When the SF Giants hired Farhan Zaidi as team president of baseball operations in November of 2018, they hoped he would help bring a sustainably competitive roster. That goal has not come to fruition as the Giants have finished at or below .500 for the past two seasons, so why does the front office have such a long leash?
Why does the SF Giants front office have such a long leash?
Zaidi invested a lot of equity into hiring Gabe Kapler as manager four years ago. Now, the Giants will be searching for a new manager after dismissing Kapler with one year remaining on his contract. The decision to fire him does paint the former Giants manager as the scapegoat, but the organization's failures over the past couple of seasons extend well beyond who is in the dugout.
The question has arisen as to why Zaidi and his front office are in a position to even pick a new manager. He will be entering his sixth season as the head of the front office, but there has not been nearly enough progress at improving the roster. That said, he has made a lot of nice moves but has yet to really make a big addition.
Shortly after Zaidi was hired, the Baltimore Orioles added Mike Elias as their general manager. As such, it has become natural to compare and contrast the Orioles to the Giants.
Elias and the Orioles will reach the playoffs after posting a 101-61 record in a very tough AL West. The competitive window is wide open for them and they have established a farm system that will seemingly feed the major league roster for the next several seasons.
Meanwhile, the Giants finished with a 79-83 record, which was good enough for fourth place in the NL West. Zaidi will likely begin next season on the hot seat as his contract expires after the 2024 season. The Giants have missed the playoffs for the sixth time in seven seasons and no one really has an idea when that competitive window will reopen. Zaidi needs that to happen sooner rather than later.
This was the first season in which the farm system has fed the major league roster in years but that process has taken longer than expected. And, much longer compared to the recent success that the Orioles have had.
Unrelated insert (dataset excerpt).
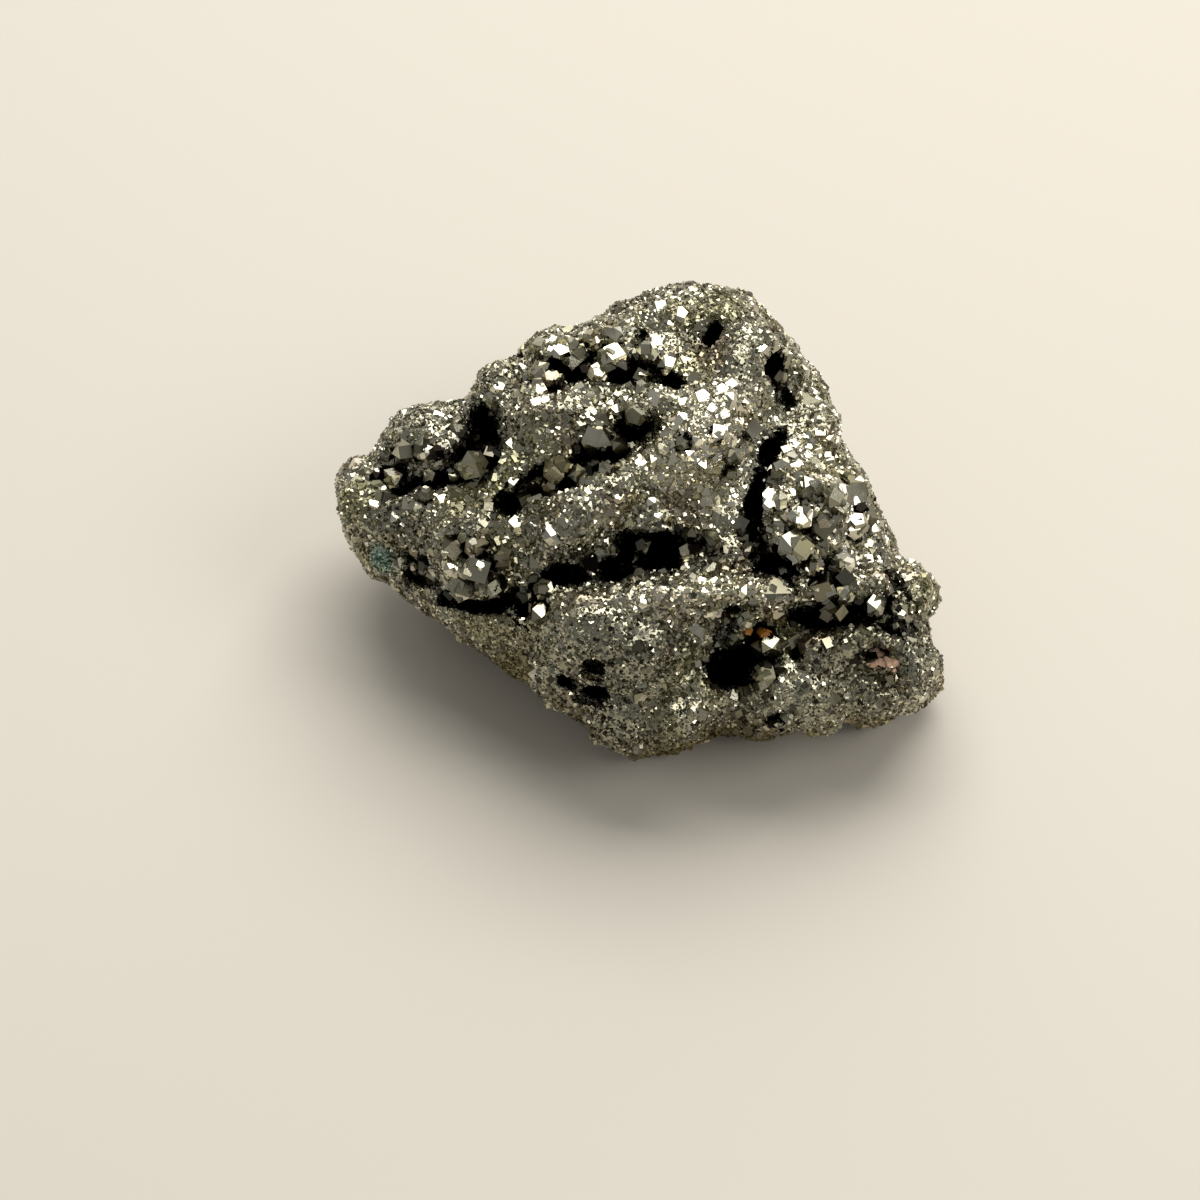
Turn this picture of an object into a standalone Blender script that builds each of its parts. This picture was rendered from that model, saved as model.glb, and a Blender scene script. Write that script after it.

I understand that the timing of the hires are why the front offices compared, but it is often a lazy comparison. When Elias took over, there were only three players on the payroll with an average annual value of over $10 million. One of those (Mark Trumbo) fell off of the books after the 2019 season.
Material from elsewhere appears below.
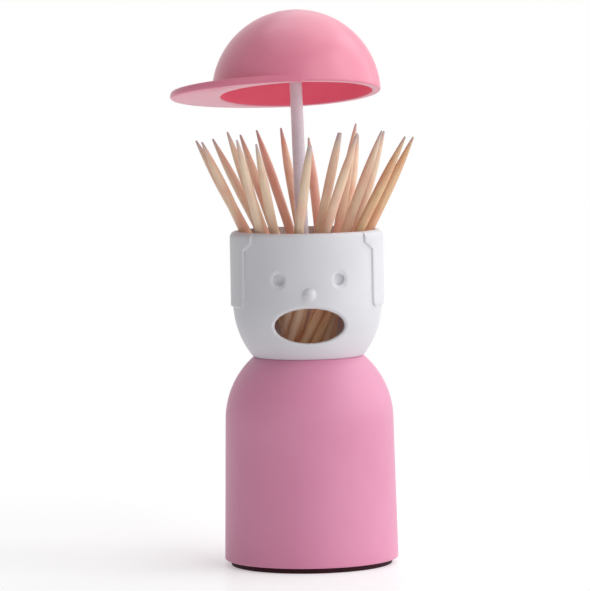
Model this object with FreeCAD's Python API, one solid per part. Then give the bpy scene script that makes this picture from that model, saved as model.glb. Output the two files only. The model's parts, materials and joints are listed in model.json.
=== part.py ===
import FreeCAD, Part
import math
import os
from FreeCAD import Rotation, Vector

# Toothpick dispenser: a doll-like figure whose cap is pulled up to lift and fan out the toothpicks.
# Millimetres, +Z up, the face looks along -Y. The origin is on the ground, on the body's axis.
# The model stands with the cap pulled up as far as it goes.

# ---- body ----
body_base_radius = 20.9      # widest, at the lower edge
shoulder_radius = 20.2       # half-ball shoulder
shoulder_centre_z = 34.9
neck_radius = 13.2           # where the head sits on the shoulder
body_wall = 1.8
neck_seat_thickness = 2.6    # thicker ring round the neck hole
body_edge_round = 0.5
neck_edge_round = 0.3        # both edges of the joint between body and head

# ---- foot and base plug ----
foot_height = 1.3
foot_inset = 1.5             # how far the dark foot stands back under the body
foot_groove_radius = 15.5    # ring groove underneath, for grip
foot_groove_width = 1.5
foot_groove_depth = 0.5
plug_floor = 2.0
plug_skirt_height = 5.0
plug_skirt_wall = 1.4
plug_collar_height = 3.5     # collar that holds the magazine's lower end
plug_collar_wall = 1.2
plug_rib_count = 6
plug_rib_thickness = 1.2

# ---- head ----
head_radius = 17.85
head_height = 30.25          # neck joint to rim
jaw_height = 13.1            # curve from the neck joint up to the cheeks
head_wall = 1.2
rim_round = 0.9
hair_depth = 0.55            # raised panel round the sides and back
hair_rise = 12.3             # panel's lower edge above the neck joint
hair_edge_azimuth = 58.0     # front edge of the panel, from straight ahead
temple_azimuth = 48.5        # the same above the temple notch
temple_low_drop = 4.35       # notch, below the rim
temple_high_drop = 2.45
hair_corner_round = 1.5
hair_edge_round = 0.25
mouth_half_width = 8.25
mouth_half_height = 4.2
mouth_rise = 8.3             # mouth's centre above the neck joint
mouth_lip_round = 0.45
eye_azimuth = 23.3
eye_rise = 19.25
eye_socket_radius = 2.2      # shallow dish round the eye
eye_socket_depth = 0.22
eye_radius = 1.45
eye_depth = 0.75
nose_rise = 15.65
nose_radius = 1.75
nose_sink = 0.35             # centre of the nose ball, inside the face

# ---- toothpicks ----
pick_length = 65.0
pick_diameter = 2.3
pick_taper = 14.5            # length of each pointed end
pick_tip_radius = 0.22
blunt_shortening = 2.5       # a blunt toothpick has lost the end of its point
blunt_picks = (0, 18)
short_cuts = {6: 0.8, 12: 1.4, 14: 1.9, 15: 3.0, 16: 1.2, 17: 2.9}      # some are cut shorter than the rest
pick_lift = 0.3              # foot centre over the lifter's plate
# Two rings of toothpicks: the circle that their feet stand on, the circle that they all pass on the same
# side of the axis, and the bearing of each tip with its lean, in degrees. They stand loosely, so these vary.
outer_ring = {"foot": 7.5, "pass": 5.65,
              "bearings": (-88.0, -58.5, -21.0, 4.0, 35.0, 58.5, 86.5, 119.5, 147.0, 173.5, 200.0, 229.0),
              "leans": (25.7, 24.5, 27.1, 28.0, 25.8, 28.0, 27.7, 24.5, 28.0, 28.0, 28.0, 26.8)}
inner_ring = {"foot": 4.85, "pass": 3.13,
              "bearings": (-21.0, 51.0, 108.5, 154.5, 196.5, 236.5, 298.0),
              "leans": (21.2, 21.7, 19.0, 19.3, 20.9, 23.5, 19.1)}

# ---- magazine tube ----
magazine_clearance = 0.6     # round the toothpicks when they stand upright
magazine_lip_depth = 0.5     # lip that stops the lifter
magazine_wall = 1.1
magazine_rise = 1.6          # above the neck joint
magazine_fit = 0.03          # round the tube, in the plug's collar, the body and the head
lip_below_neck = 5.6

# ---- lifter ----
stop_gap = 0.1
running_fit = 0.08
lifter_plate = 1.6
lifter_skirt = 7.0
lifter_skirt_wall = 1.1
foot_ball_radius = 2.3
foot_ball_mouth = 1.75
foot_ball_depth = 2.6        # ball's centre below the plate's top
socket_wall = 1.4

# ---- stem ----
stem_radius = 1.5
stem_length = 82.0           # between the centres of the two balls
stem_lean = 1.5              # degrees, to the left
top_ball_radius = 2.6
top_ball_mouth = 2.05

# ---- cap ----
dome_radius = 20.2
dome_wall = 2.0
brim_reach = 30.2            # from the dome's centre
brim_thickness = 1.75
brim_edge_round = 0.6
lip_round = 0.45             # lower edge of the dome
cap_tip = 10.0               # degrees, front edge up
ball_height = 11.0           # top ball's centre above the cap's lower edge
boss_wall = 1.4
boss_drop = 3.0              # boss's lower end, below the top ball's centre
insert_radius = 4.2
insert_flange = 0.6
insert_flange_reach = 1.1
insert_rise = 3.8            # insert's upper end, above the top ball's centre
bead_depth = 0.4             # ring round the insert that snaps into the boss
bead_width = 1.0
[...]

Alex Cobb was on the books through 2021, but he was shipped to the Los Angeles Angels after the 2020 season. Chris Davis' seven-year, $161 million contract ran through 2022, but he retired after the 2020 season. It was very easy for the Orioles to tank and that is what they did for the next several seasons. This led to better draft positions, which led to them collecting an impressive array of talent. Was that the right call? It is paying dividends today, but I question the authenticity of the approach.
The Giants were not in that same position. When Zaidi took over, they had a payroll of $187 million against the cap in 2019 and had flirted with the Competitive Balance Tax in the prior two seasons. To get under it, the front office did so by simply not making a long-term addition.
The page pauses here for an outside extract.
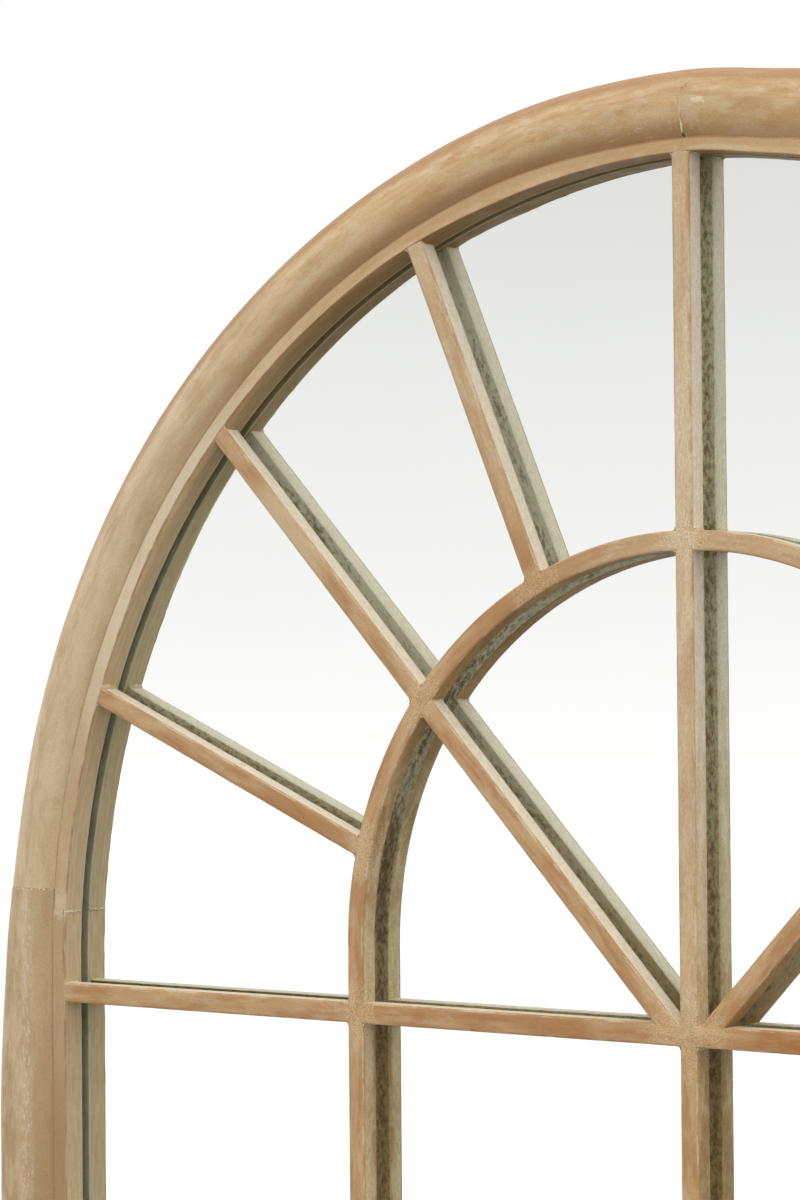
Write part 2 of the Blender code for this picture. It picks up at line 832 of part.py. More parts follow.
# Right-hand twins of the left-hand pieces, once every cut in them is set
for piece, look in (
    (arch_left, LIMED_WOOD),
    (stile_left, LIMED_WOOD),
    (inner_arch_left, BAR_WOOD),
    (inner_leg_left, BAR_WOOD),
    (long_spoke_left, BAR_WOOD),
    (low_spoke_left, BAR_WOOD),
    (high_spoke_left, BAR_WOOD),
):
    mirrored(piece, piece.name.replace("left", "right"), look)
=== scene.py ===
"""The looks of an arched wall mirror: limed wood mouldings and glazing bars before one mirror plate,
a hardboard back, and zinc strap hangers whose rings swing. Metres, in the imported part's frame."""

import math

import bmesh
import bpy
from mathutils import Matrix, Vector, noise


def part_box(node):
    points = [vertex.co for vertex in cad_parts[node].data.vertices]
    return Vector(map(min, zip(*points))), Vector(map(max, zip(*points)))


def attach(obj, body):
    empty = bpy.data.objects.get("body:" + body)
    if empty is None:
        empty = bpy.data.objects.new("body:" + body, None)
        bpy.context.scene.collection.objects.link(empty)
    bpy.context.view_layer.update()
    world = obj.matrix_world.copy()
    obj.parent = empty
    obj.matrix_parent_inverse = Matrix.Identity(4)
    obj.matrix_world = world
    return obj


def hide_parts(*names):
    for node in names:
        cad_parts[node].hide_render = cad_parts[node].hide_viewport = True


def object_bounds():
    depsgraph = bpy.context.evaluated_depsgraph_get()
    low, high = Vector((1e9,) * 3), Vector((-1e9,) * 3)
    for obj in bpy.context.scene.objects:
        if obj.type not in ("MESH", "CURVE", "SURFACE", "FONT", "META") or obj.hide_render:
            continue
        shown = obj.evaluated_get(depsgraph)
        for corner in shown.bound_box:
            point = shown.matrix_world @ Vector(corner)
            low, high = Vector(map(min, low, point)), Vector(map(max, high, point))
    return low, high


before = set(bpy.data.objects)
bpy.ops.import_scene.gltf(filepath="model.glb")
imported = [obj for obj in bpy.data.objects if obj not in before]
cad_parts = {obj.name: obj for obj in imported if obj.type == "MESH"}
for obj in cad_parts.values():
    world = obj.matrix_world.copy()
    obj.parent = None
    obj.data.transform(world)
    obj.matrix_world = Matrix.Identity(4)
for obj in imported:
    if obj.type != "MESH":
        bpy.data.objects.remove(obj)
cad_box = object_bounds()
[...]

Each of the players they signed were added on one-year deals with many being well past their prime. That said, they still had considerable payroll commitments over the next several seasons. For example, Evan Longoria was still on the books in 2023 with his $5 million buyout from last season. He is the last payroll commitment that Zaidi inherited.
The roster consisted of aging veterans on long-term deals, many of whom had several years remaining when Zaidi took over. It was a roster that was too good to tank but too costly to sell off for prospect capital. For a front office that values flexibility, the roster he inherited was one that was one that could only be improved around the margins.
The past two seasons are really the first in which the roster reflects the front office's vision as many of those contracts came off of the books in 2021 or before. That said, Zaidi's vision has not led to much inspiration.
This is all a long-winded way of saying that the ownership knew that the rebuild was going to be a long process. Though, they never called it a rebuild, that is how the front office operated for the first couple of seasons. Even though Zaidi is technically heading into his sixth season, which is a long time for an executive to make an impact. Ownership is possibly viewing this as his fourth or fifth year at the helm.
Is that the right way to interpret it? Does Zaidi deserve as long of a leash as he received? Those are certainly up for debate and you can argue the merits of either side of keeping him or not. The Giants knew this would be a long process. Though, after finishing at or below .500 in four of the last five seasons, patience has waned.
That is true of the fans and likely ownership as well. Ownership cannot be happy with a product that won 79 games in 2023 after committing $220 million against the cap. That is not a great return on investment and Zaidi is managing the portfolio. He has been given a long leash, but he will not be so lucky next season.